En nuestro caso, las preguntas que se nos presentan son: ¿A Dios lo conocemos intelectual o vivencialmente? Nuestro modo de hablar de Dios a los demás, ¿es una repetición de conocimientos (mandamientos, preceptos, normas, definiciones, tradiciones, cuestiones teológicas) o una expresión de la vivencia personal? ¿Qué es lo que más convence hoy a la gente? Me atrevo a decir que, probablemente, a la Iglesia en general le hace falta que los cristianos -sin distinción de cargos- hablen más de la experiencia de Dios que de los deberes y preceptos que hay que saber y cumplir. Parece obvio, pero no sé si, cuando hablamos de nuestra fe, hablamos del amor de Dios y de nuestro amor a Dios. O tal vez la pregunta debería ser: ¿Hablamos de Dios?

Lo siguiente a considerar es la expulsión del espíritu impuro. Y este es un hecho concreto, más allá de las palabras. Dijo, convenció tal vez, mucho más a los que tenía en frente de él. Nos cuenta Mateo que todos quedaron asombrados. En esto, podríamos decir, se cumple el dicho popular: Obras son amores y no buenas razones. Y es lo que también tenemos que tener muy presente en nuestro ser hijos de Dios. Al igual que Jesús, es necesario que nuestra forma de actuar sea parecida a la de Cristo. Deberíamos ser personas capaces de servir, de liberar, de amar a los demás. Es la mejor manera de hablar de Dios y de lo que significa para nosotros. Es probable que los que critican diciendo que “venimos aquí a golpearnos el pecho, pero que después somos iguales o peores que los que no creen en nada”, se queden sin argumentos.

También en esto deberíamos considerar si acaso nos tiene atrapado algún espíritu inmundo. Y en esto no vayamos a creer que estamos hablando de poseídos, como el de la película «El exorcista». Deberíamos pensar que todo aquello que nos mantiene lejos de Dios, que nos deshumaniza, o que hace que sólo vivamos para lo efímero, probablemente sea uno de esos espíritus que no hacen más que ahogarnos y esclavizarnos. ¿Qué nos tiene atados y no nos deja trascender, alcanzar la plenitud a la que Dios nos llama?

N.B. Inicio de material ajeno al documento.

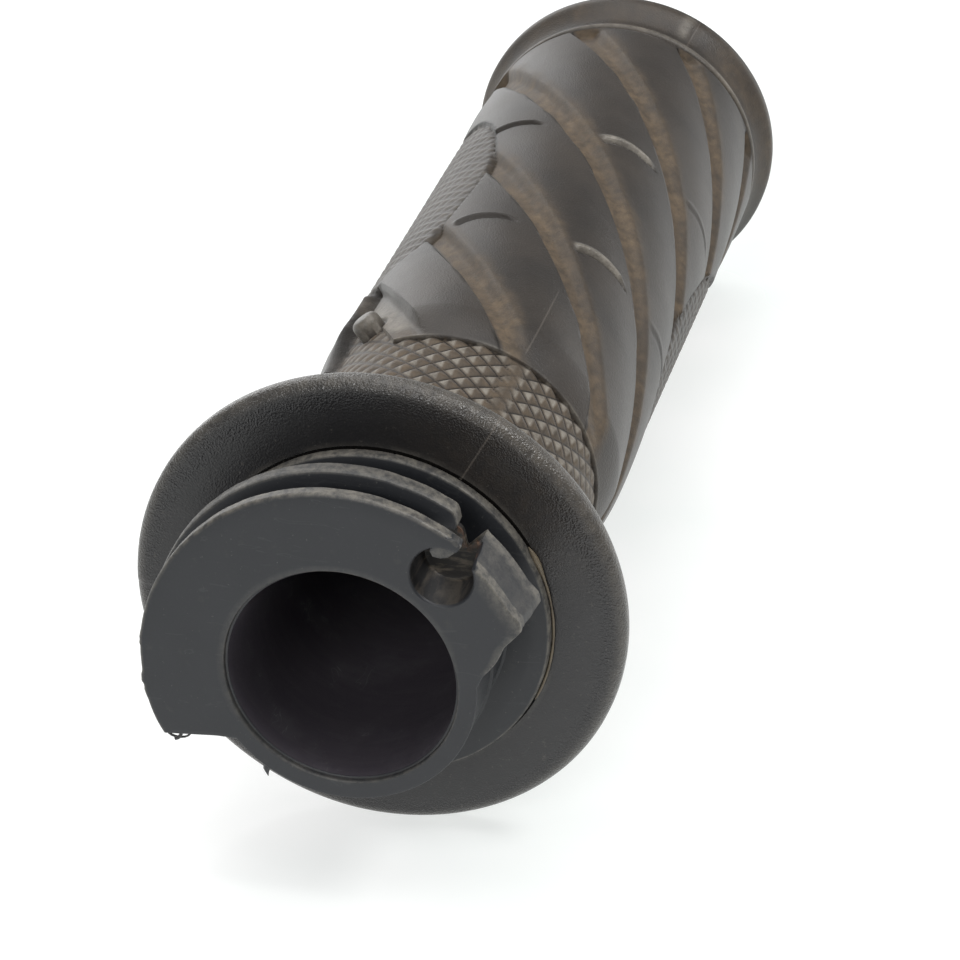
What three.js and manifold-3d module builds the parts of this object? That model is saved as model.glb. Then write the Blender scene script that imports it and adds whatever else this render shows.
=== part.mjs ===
// Right-hand throttle grip for a 22.2 mm (7/8 in) handlebar, in millimetres.
// +X runs along the bore, from the cable pulley to the outboard end, and +Z is up.
// The origin is the bore's centre in the plane of the pulley's front face.
// Angles are in degrees about +X: 0 points along +Y and 90 along +Z.
import * as THREE from "three";
import { mergeVertices } from "three/addons/utils/BufferGeometryUtils.js";
import Module from "manifold-3d";

// The whole grip
const LENGTH = 138;
const GAP = 0.3; // clearance between separate pieces
const ROUND_STEPS = 72; // facets around the bore axis
const FACET_ANGLE = 360 / ROUND_STEPS;
const EDGE_STEPS = 2; // half the number of facets on a small rounded edge

// Throttle tube
const BORE_R = 11.25; // runs on a bar of 11.1 mm radius
const TUBE_R = 13.35;
const TUBE_END_X = 134; // the tube stops short of the rubber's end ring
const MOUTH_CHAMFER = 0.5;
const DISC_X = [12, 13.2]; // the stop disc that the rubber flange lies against
const DISC_R = 17.7;
const DISC_EDGE = 0.3;

// Cable pulley on the tube's inboard end
const PLATE_X = [0, 1.5];
const PLATE_R = 19.7;
const GROOVE_X = [1.5, 4];
const GROOVE_R = 15;
const OVERLAP = 0.5; // how far the groove's floor runs into its two walls
const RIDGE_X = [4, 6];
const RIDGE_R = 20;
const RIDGE_END = 124;
const PULLEY_START = -26; // where the rim begins
const PULLEY_FOOT = -41; // where its lower edge runs into the tube
const ROOT_R = 12.3; // pulley pieces start inside the tube's wall

// Nipple seat and the cheek that carries it
const SEAT_ANGLE = 129;
const SEAT_PITCH_R = 15.87;
const SEAT_R = 3;
const SEAT_DEPTH = 5;
const SEAT_STEPS = 28;
const WEB_X = [4.3, 5.8]; // closes the seat behind, between the ridge and the cheek
const WEB_ANGLES = [121, 133];
const SLOT_WIDTH = 2.6;
const CHEEK_R = 19.15;
const CHEEK_END = 155;
const CHEEK_FOOT = [new THREE.Vector2(-15.5, 4), new THREE.Vector2(-13.25, 0.9)]; // its lower edge
const CHEEK_ROOT = 178;

// Rubber sleeve
const SLEEVE_BORE_R = TUBE_R + GAP;
const FLANGE_X = [DISC_X[1] + GAP, 16.2];
const FLANGE_R = 24.94;
const FLANGE_RIM = 1.2;
const BAND_R = 15.6; // the slimmer, knurled band next to the flange
const BAND_FILLET = 1;
const BODY_X = 41;
const BODY_R = 17.2;
const BODY_EDGE = 0.4;
const BEAD_GROOVE_X = [129.9, 130.9];
const BEAD_GROOVE_R = 16.7;
const BEAD_R = 19; // the bead flares like a trumpet up to its rounded rim
const BEAD_WAIST = [17.6, 133.2]; // radius and X of the flare's control point
const BEAD_RIM = 1.2;
const END_RING_R = 11.6; // the ring that covers the tube's end

// Cured adhesive squeezed out beside the stop disc
const ADHESIVE_X = [12.4, 13.2];
const ADHESIVE_R = [DISC_R + GAP, 18.7];
const ADHESIVE_ANGLES = [141, 214];

const plastic = new THREE.MeshStandardMaterial({ color: 0x3a4048, roughness: 0.55, metalness: 0 });
const rubber = new THREE.MeshStandardMaterial({ color: 0x24211f, roughness: 0.7, metalness: 0 });
const adhesive = new THREE.MeshStandardMaterial({ color: 0xa58a63, roughness: 0.5, metalness: 0 });

const wasm = await Module();
wasm.setup();

const rad = THREE.MathUtils.degToRad;
const polar = (r, angle) => new THREE.Vector2(r * Math.cos(rad(angle)), r * Math.sin(rad(angle)));

// Points along an arc about the bore axis, one facet apart.
function arc(r, from, to) {
  const steps = Math.max(1, Math.round(Math.abs(to - from) / FACET_ANGLE));
  return Array.from({ length: steps + 1 }, (_, i) => polar(r, from + ((to - from) * i) / steps));
}

function toSolid(geometry) {
  geometry.deleteAttribute("normal");
  geometry.deleteAttribute("uv");
  const merged = mergeVertices(geometry, 1e-4);
  return new wasm.Manifold(
    new wasm.Mesh({
      numProp: 3,
      vertProperties: merged.attributes.position.array,
      triVerts: new Uint32Array(merged.index.array),
    }),
  );
}

function toMesh(name, solid, material) {
  const { vertProperties, triVerts } = solid.getMesh();
  const geometry = new THREE.BufferGeometry();
  geometry.setAttribute("position", new THREE.BufferAttribute(vertProperties, 3));
  geometry.setIndex(new THREE.BufferAttribute(triVerts, 1));
  geometry.computeVertexNormals();
  const mesh = new THREE.Mesh(geometry, material);
  mesh.name = name;
  return mesh;
}

// Turns a closed outline of (radius, X) about the X axis.
function turned(outline) {
  const points = outline.getPoints(EDGE_STEPS);
  points.push(points[0].clone());
  const geometry = new THREE.LatheGeometry(points, ROUND_STEPS);
  geometry.rotateZ(-Math.PI / 2);
  return toSolid(geometry);
}

// Extrudes an outline of (Y, Z) points along X, between two planes.
function slab(points, [from, to]) {
  const outline = new THREE.Shape(points);
  const geometry = new THREE.ExtrudeGeometry(outline, { depth: to - from, bevelEnabled: false });
  const alongX = new THREE.Matrix4().makeBasis(
    new THREE.Vector3(0, 1, 0),
    new THREE.Vector3(0, 0, 1),
    new THREE.Vector3(1, 0, 0),
  );
  geometry.applyMatrix4(alongX).translate(from, 0, 0);
  return toSolid(geometry);
}

// A ring's sector. Its ends may lean: the rim spans one pair of angles and the root another.
function sector(rimR, rimAngles, rootR, rootAngles = rimAngles) {
  return [...arc(rimR, ...rimAngles), ...arc(rootR, rootAngles[1], rootAngles[0])];
}

// The tube with its stop disc, as one turned outline.
function tubeBody() {
  const outline = new THREE.Shape();
  outline.moveTo(BORE_R + MOUTH_CHAMFER, 0);
  outline.lineTo(TUBE_R, 0);
  outline.lineTo(TUBE_R, DISC_X[0]);
  outline.lineTo(DISC_R - DISC_EDGE, DISC_X[0]);
  outline.lineTo(DISC_R, DISC_X[0] + DISC_EDGE);
  outline.lineTo(DISC_R, DISC_X[1]);
  outline.lineTo(TUBE_R, DISC_X[1]);
  outline.lineTo(TUBE_R, TUBE_END_X);
  outline.lineTo(BORE_R, TUBE_END_X);
  outline.lineTo(BORE_R, MOUTH_CHAMFER);
  return turned(outline);
}

// Three stacked sectors: the front plate, the cable groove's floor and the rear ridge.
function pulley() {
  const layer = (r, end, span) =>
    slab(sector(r, [PULLEY_START, end], ROOT_R, [PULLEY_FOOT, end]), span);
  const floorX = [GROOVE_X[0] - OVERLAP, GROOVE_X[1] + OVERLAP];
  return layer(PLATE_R, SEAT_ANGLE, PLATE_X)
    .add(layer(GROOVE_R, SEAT_ANGLE, floorX))
    .add(layer(RIDGE_R, RIDGE_END, RIDGE_X));
}

// The block beside the slot, as deep as the whole pulley, and the web behind the seat.
function cheek() {
  const outline = [
    ...arc(CHEEK_R, SEAT_ANGLE, CHEEK_END),
    ...CHEEK_FOOT,
    ...arc(ROOT_R, CHEEK_ROOT, SEAT_ANGLE),
  ];
  const web = slab(sector(CHEEK_R, WEB_ANGLES, ROOT_R), WEB_X);
  return slab(outline, [PLATE_X[0], RIDGE_X[1]]).add(web);
}

// What the cable's end needs: a round seat, and a slot from it out to the rim.
function nippleSeat() {
  const clear = -1; // cutters start in front of the face
  const centre = polar(SEAT_PITCH_R, SEAT_ANGLE);
  const seat = Array.from({ length: SEAT_STEPS }, (_, i) =>
    polar(SEAT_R, (360 * i) / SEAT_STEPS).add(centre),
  );
  const halfWidth = polar(SLOT_WIDTH / 2, SEAT_ANGLE + 90);
  const mouth = polar(RIDGE_R + 1, SEAT_ANGLE);
  const slot = [
    centre.clone().sub(halfWidth),
    mouth.clone().sub(halfWidth),
    mouth.clone().add(halfWidth),
    centre.clone().add(halfWidth),
  ];
  return slab(seat, [clear, SEAT_DEPTH]).add(slab(slot, [clear, GROOVE_X[1]]));
}

// The one-piece sleeve: flange, knurled band, body and end bead.
function sleeve() {
  const [front, back] = FLANGE_X;
  const rimR = FLANGE_R - FLANGE_RIM;
  const beadR = BEAD_R - BEAD_RIM;
  const outline = new THREE.Shape();
  outline.moveTo(SLEEVE_BORE_R, front);
  outline.lineTo(rimR, front);
  outline.absarc(rimR, front + FLANGE_RIM, FLANGE_RIM, rad(-90), 0, false);
  outline.absarc(rimR, back - FLANGE_RIM, FLANGE_RIM, 0, rad(90), false);
  outline.absarc(BAND_R + BAND_FILLET, back + BAND_FILLET, BAND_FILLET, rad(270), rad(180), true);
  outline.lineTo(BAND_R, BODY_X);
  outline.lineTo(BODY_R - BODY_EDGE, BODY_X);
  outline.lineTo(BODY_R, BODY_X + BODY_EDGE);
  outline.lineTo(BODY_R, BEAD_GROOVE_X[0]);
  outline.lineTo(BEAD_GROOVE_R, BEAD_GROOVE_X[0]);
  outline.lineTo(BEAD_GROOVE_R, BEAD_GROOVE_X[1]);
  outline.quadraticCurveTo(...BEAD_WAIST, BEAD_R, LENGTH - BEAD_RIM);
  outline.absarc(beadR, LENGTH - BEAD_RIM, BEAD_RIM, 0, rad(90), false);
  outline.lineTo(END_RING_R, LENGTH);
  outline.lineTo(END_RING_R, TUBE_END_X + GAP);
  outline.lineTo(SLEEVE_BORE_R, TUBE_END_X + GAP);
  return turned(outline);
}

const throttleTube = tubeBody().add(pulley()).add(cheek()).subtract(nippleSeat());
const adhesiveArc = slab(sector(ADHESIVE_R[1], ADHESIVE_ANGLES, ADHESIVE_R[0]), ADHESIVE_X);

const grip = new THREE.Group();
grip.add(toMesh("throttle_tube", throttleTube, plastic));
grip.add(toMesh("grip_rubber", sleeve(), rubber));
grip.add(toMesh("adhesive_bead", adhesiveArc, adhesive));

export default grip;
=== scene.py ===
"""Looks of a used right-hand throttle grip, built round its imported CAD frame.

Lengths are in millimetres until a mesh is made. +X runs along the bore from the cable
pulley to the outboard bead. Angles are in degrees about +X: 0 is +Y and 90 is +Z.
"""
import math

import bpy
import numpy as np
from mathutils import Matrix, Vector


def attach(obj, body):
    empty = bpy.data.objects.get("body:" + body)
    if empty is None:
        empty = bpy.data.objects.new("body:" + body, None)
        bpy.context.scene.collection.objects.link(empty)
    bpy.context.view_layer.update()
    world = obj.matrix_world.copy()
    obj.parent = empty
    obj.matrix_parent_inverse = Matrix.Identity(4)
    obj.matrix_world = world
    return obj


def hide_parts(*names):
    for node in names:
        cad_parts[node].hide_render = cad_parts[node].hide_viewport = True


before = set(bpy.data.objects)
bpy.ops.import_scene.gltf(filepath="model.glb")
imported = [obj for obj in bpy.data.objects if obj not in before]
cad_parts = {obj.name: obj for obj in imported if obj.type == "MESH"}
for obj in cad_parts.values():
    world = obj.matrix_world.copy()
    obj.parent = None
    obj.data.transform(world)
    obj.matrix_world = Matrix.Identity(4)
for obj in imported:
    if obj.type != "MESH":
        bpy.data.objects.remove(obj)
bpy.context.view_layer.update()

MM = 0.001
COLUMNS = 360  # one mesh column for each degree round the bore

# Throttle tube
BORE_R = 11.25
TUBE_R = 13.35
TUBE_END_X = 134.0
PLATE_R = 19.7
RIDGE_R = 20.0
GROOVE_R = 15.0
LOWER_EDGE = 7.35  # how far the pulley's lower edge is below the bore's axis
DISC_R = 17.7
CHEEK_START, CHEEK_LEDGE = 131.3, 159  # where its rim begins, and where it is torn
RIDGE_END = 124
PULLEY_START, PULLEY_FOOT = -26, -40  # where the rim and its lower edge begin
WEB_R = 18.3  # the web behind the seat
SEAT_ANGLE, SEAT_PITCH_R, SEAT_R, SEAT_DEPTH = 129.0, 15.87, 3.0, 5.0

# Rubber sleeve
SLEEVE_BORE_R = 13.5
FLANGE_X, FLANGE_BACK_X, FLANGE_R, FLANGE_RIM = 13.35, 16.2, 24.94, 1.3
BAND_R = 15.85  # crests of the knurled band
LAYER_X = 42.7  # where the swirled layer begins
LAYER_EDGE_R = 16.0  # it is thin along its inboard edge
LAYER_R = 17.25
BEAD_ROOT_X = 129.9
BEAD_RIB_X = 131.3
BEAD_R, BEAD_RIM = 19.0, 1.2
LENGTH = 138.0
END_RING_R = 11.6  # the ring that covers the tube's end
LEFT = 30.0  # angle of the sleeve's left side in the photograph, where it is worn most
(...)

Y ahora sí, vuelvo al poema de Juan Ramón Jiménez y digo que, visto con ojos de fe, ojalá quede en pie, cuando muramos, el bien que hicimos a las personas, el amor que dimos, el servicio que prestamos, las palabra de Dios que pronunciamos. Porque nada de lo demás va a quedar, mucho menos el poder que detentemos, el prestigio que acumulemos o los bienes que contemos.

Es necesario que descubramos en Jesús esa autoridad con la que habla y que reconozcamos su forma de obrar. Esas son las claves para mejorar, para trascender, para llegar a la plenitud a la que estamos llamados. Y es lo que debemos imitar, hacer nuestro, sabiendo que en esto no estamos solos. Dios mismo es quien -parafraseando al poeta- va a nuestro lado aunque no lo veamos y nos olvidemos de él, es quien calla cuando hablamos, o nos perdona cuando odiamos.

Hace falta un testimonio de Dios más vivo y no sólo intelectual. Así, ya no seremos nosotros, seremos Dios.